Let \(K\) be a differential field of characteristic \(0\) and with non-zero derivation \(\partial\). Then any finite dimensional (over \(K\)) differential module \(M\) is cyclic, i.e. \(M\) has a cyclic vector.
The idea of the proof is similar to the primitive element theorem, which considers a generic linear combination \(a+tb\).
For a differential module \(M\), \(m\) is the cyclic vector in \((M,\partial)\) as \(K[\partial]\)-module iff \(m\) is a cyclic vector in \((M,u\partial)\) as a \(K[u\partial]\)-module, because \((u\partial)^n = u (\partial^n + (\dots) \partial^{n-1} + \dots)\) which is monic. If \(\partial^i m\) generates \(M\), so is \((u\partial)^i m\) and vice versa.
This means by assuming \(\partial x = y\neq 0\), and replacing the derivation with \(\frac{x}{y}\partial\), we can assume there exists \(x\) such that \(\partial x = x\).
Assume \(\dim M = n\) and let \(r\) be the dimension of a maximal cyclic submodule. If \(r=n\) there is nothing to prove. Assume for now \(r < n\), so any \(r+1\) elements of the form
\[ a, \partial a, \dots, \partial^r a \]
must be linearly dependent, the wedge form \(a \wedge \partial a \wedge \dots \wedge \partial^r a = 0\) vanishes. Take a one-parameter family of elements \(a + tb\) where \(t\in \mathbb{Q}\), into the wedge form
\[ (a + tb) \wedge \partial (a + tb) \wedge \dots \wedge \partial^r (a + tb) = 0, \]
by the characteristic \(0\) assumption the field is infinite so each coefficients of \(t^i\) vanishes as well, taking the coefficient of \(t\) we have
\[ \sum_{i=0}^r a\wedge \partial a \wedge \dots \wedge \partial^{i-1} a \wedge \partial^i b \wedge \partial^{i+1} a \wedge \dots \wedge \partial^r a = 0. \]
Now let \(b = x^s c\), compute and plug in
\[\partial^i b = \sum_{j=0}^i \binom{i}{j} s^j x^s \partial^{i-j} c, \]
to get a polynomial in \(s\) which vanishes on integers. It has to be zero by the assumption that \(K\) has characteristic \(0\). Now consider the \(s^r\) coefficient
\[ a \wedge \partial a \wedge \dots \wedge \partial^{r-1} a \wedge (s^r x^s c) = 0 \Rightarrow a \wedge \partial a \wedge \dots \wedge \partial^{r-1} a\wedge c = 0.\]

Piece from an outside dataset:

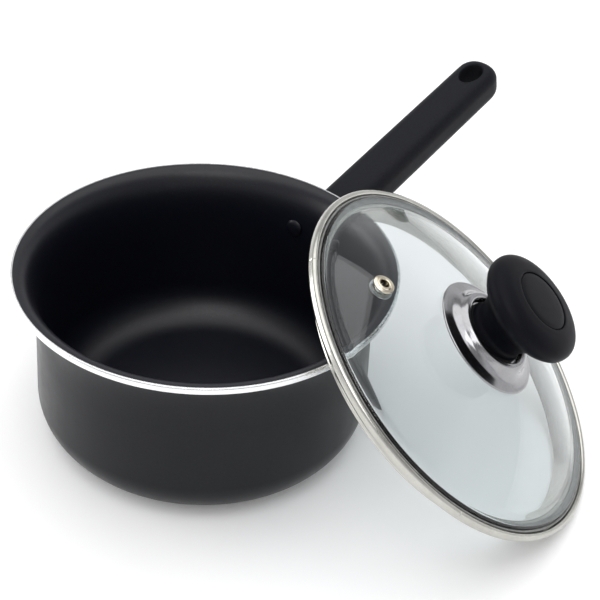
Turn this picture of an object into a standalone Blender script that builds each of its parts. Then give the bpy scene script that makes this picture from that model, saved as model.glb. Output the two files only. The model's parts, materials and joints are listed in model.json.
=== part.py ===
"""Saucepan with a riveted handle, and its glass lid leaning on the rim.

Units are metres and +Z is up. The origin is the centre of the pan's base, on the surface
that the pan stands on. +X runs out along the handle. The lid stands on its own edge beside
the pan and leans on the lip; its pivot is the stand-in hinge that swings it over the mouth.
"""
import bmesh
import bpy
from cmath import exp
from math import asin, cos, pi, radians, sin, sqrt
from mathutils import Matrix, Vector

# Clearance that is kept between pieces that touch.
GAP = 0.0003
TURN_STEPS = 64
KNOB_STEPS = 40
SMALL_STEPS = 16
MERGE_DISTANCE = 0.000001

# Pan body.
PAN_HEIGHT = 0.0880
LIP_RADIUS = 0.0880
EDGE_RADIUS = 0.0885
EDGE_HEIGHT = 0.0029
NECK_RADIUS = 0.0784
FOOT_RADIUS = 0.0794
WALL_THICKNESS = 0.0019
FLOOR_THICKNESS = 0.0026
CORNER_RADIUS = 0.0220
# The flare turns from the upright wall to a flat lip. The higher the power, the sharper the turn.
OUTER_FLARE_DEPTH = 0.0295
INNER_FLARE_DEPTH = 0.0300
FLARE_POWER = 2.6

# Bracket, rivets and handle. The handle's own frame has X along it, and rises from the wall.
HANDLE_RISE = radians(15.2)
HANDLE_START_RADIUS = 0.0810
HANDLE_START_HEIGHT = 0.0671
HANDLE_LENGTH = 0.1456
HANDLE_THICKNESS = 0.0198
HANDLE_HALF_WIDTH_ROOT = 0.01205
HANDLE_HALF_WIDTH_TIP = 0.0116
HANDLE_END_POWER = 2.3
HANDLE_TOP_ROUND = 0.0060
HANDLE_BOTTOM_ROUND = 0.0080
HANDLE_WALL_CLEARANCE = 0.0041
HANGING_HOLE_X = 0.1315
HANGING_HOLE_HALF = (0.0078, 0.0054)
BRACKET_THICKNESS = 0.0018
PAD_SIZE = (0.0330, 0.0140)
TONGUE_SIZE = (0.0300, 0.0150, 0.0060)
RIVET_HEIGHT = 0.0668
RIVET_AZIMUTH = radians(8.0)
RIVET_TILT = radians(4.2)
RIVET_SHANK_RADIUS = 0.0024
# Each rivet head as (radius, height of its dome).
RIVET_OUTER_HEAD = (0.0036, 0.0014)
RIVET_INNER_HEAD = (0.0044, 0.0013)
# The handle's screw. Heights are above the handle's middle plane.
HANDLE_SCREW_X = 0.0180
HANDLE_SCREW_RADIUS = 0.0020
HANDLE_SCREW_HEAD_RADIUS = 0.0041
HANDLE_SCREW_HEAD_TOP = -0.0075
HANDLE_SCREW_TOP = 0.0072
WASHER_RADIUS = 0.0046
WASHER_THICKNESS = 0.0006
COUNTERBORE_RADIUS = 0.0049
INSERT_RADIUS = 0.0030
INSERT_SPAN = (0.0036, 0.0076)

# Lid. Its own frame has Z along the lid's axis, and Z = 0 through the middle of its rolled edge.
LID_RADIUS = 0.0901
LID_TILT = radians(40.66)
LID_AZIMUTH = radians(-61.85)
LID_DISTANCE = 0.1185
LID_EDGE_CLEARANCE = 0.0001
LID_LIFT_OVER_SEAT = 0.0200
BEAD_WIDTH = 0.0030
BEAD_TOP = 0.0020
# Heights where the bead's side starts to round over its top, and under its foot.
BEAD_SIDE = (0.0003, -0.0009)
SEAL_TOP = 0.0014
WEB_TOP = -0.0018
WEB_BOTTOM = -0.0026
SKIRT_TOP_RADIUS = 0.0812
SKIRT_RADIUS = 0.0792
SKIRT_DEPTH = 0.0110
SKIRT_THICKNESS = 0.0008
GLASS_RADIUS = 0.0857
GLASS_FLAT_RADIUS = 0.0800
GLASS_THICKNESS = 0.0036
GLASS_CROWN = 0.0204
GLASS_EDGE_TOP = 0.0028
GLASS_HOLE_RADIUS = 0.0042
VENT_DISTANCE = 0.0578
VENT_AZIMUTH = radians(-164.0)
VENT_HOLE_RADIUS = 0.0033
VENT_BORE_RADIUS = 0.0022
# The eyelet's flange as (r, height above the glass), from its bore outwards.
EYELET_FLANGE = ((0.0022, 0.0007), (0.0025, 0.0013), (0.0031, 0.0016), (0.0038, 0.0012), (0.0050, 0.0009))

# Knob, on the lid's axis. Heights are above the lid's Z = 0.
DISH_RADIUS = 0.0287
DISH_FLOOR = 0.0224
DISH_THICKNESS = 0.0008
# The dish beyond its floor, as (r, height): its upper face outwards, then its lower one inwards.
DISH_UPPER = ((0.0168, 0.0254), (0.0175, 0.0262), (0.0186, 0.0263), (0.0202, 0.0254),
              (0.0216, 0.0228), (0.0238, 0.0210), (0.0266, 0.0202), (0.0283, 0.0199))
DISH_LOWER = ((0.0284, 0.0190), (0.0264, 0.0193), (0.0233, 0.0201), (0.0209, 0.0222),
              (0.0196, 0.0248), (0.0185, 0.0255), (0.0177, 0.0250), (0.0173, 0.0226))
KNOB_HEAD_RADIUS = 0.0266
KNOB_NECK_RADIUS = 0.0140
KNOB_FOOT_RADIUS = 0.0153
# The knob as (r, height), from the edge of its cap down to its foot.
KNOB_SIDE = ((0.0165, 0.0528), (0.0205, 0.0521), (0.0240, 0.0507), (0.0260, 0.0487),
             (KNOB_HEAD_RADIUS, 0.0462), (0.0260, 0.0434), (0.0232, 0.0404), (0.0190, 0.0374),
             (0.0156, 0.0332), (KNOB_NECK_RADIUS, 0.0286), (0.0146, 0.0256),
             (KNOB_FOOT_RADIUS, 0.0245), (KNOB_FOOT_RADIUS, 0.0232))
KNOB_BORE_RADIUS = 0.0045
KNOB_BORE_TOP = 0.0362
CAP_RADIUS = 0.0142
CAP_TOP = 0.0534
CAP_THICKNESS = 0.0019
CAP_RECESS_DEPTH = 0.0022
KNOB_SCREW_RADIUS = 0.0020
KNOB_SCREW_HEAD_RADIUS = 0.0042
KNOB_SCREW_TOP = 0.0340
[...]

Since \(c\) is arbitrary, we have in fact for any \(a\),
\[ a \wedge \partial a \wedge \dots \wedge \partial^{r-1} a = 0. \]
This means the maximal cyclic submodule have dimension \(<r\), which is a contradiction. So we can only have \(r=n\) and \(M\) is cyclic.
The above proof actually tells us that a generic linear combination \(a + tb\) is a cyclic vector, so in some sense the vectors which does not generate the module form a subvariety of the projective space of \(M\).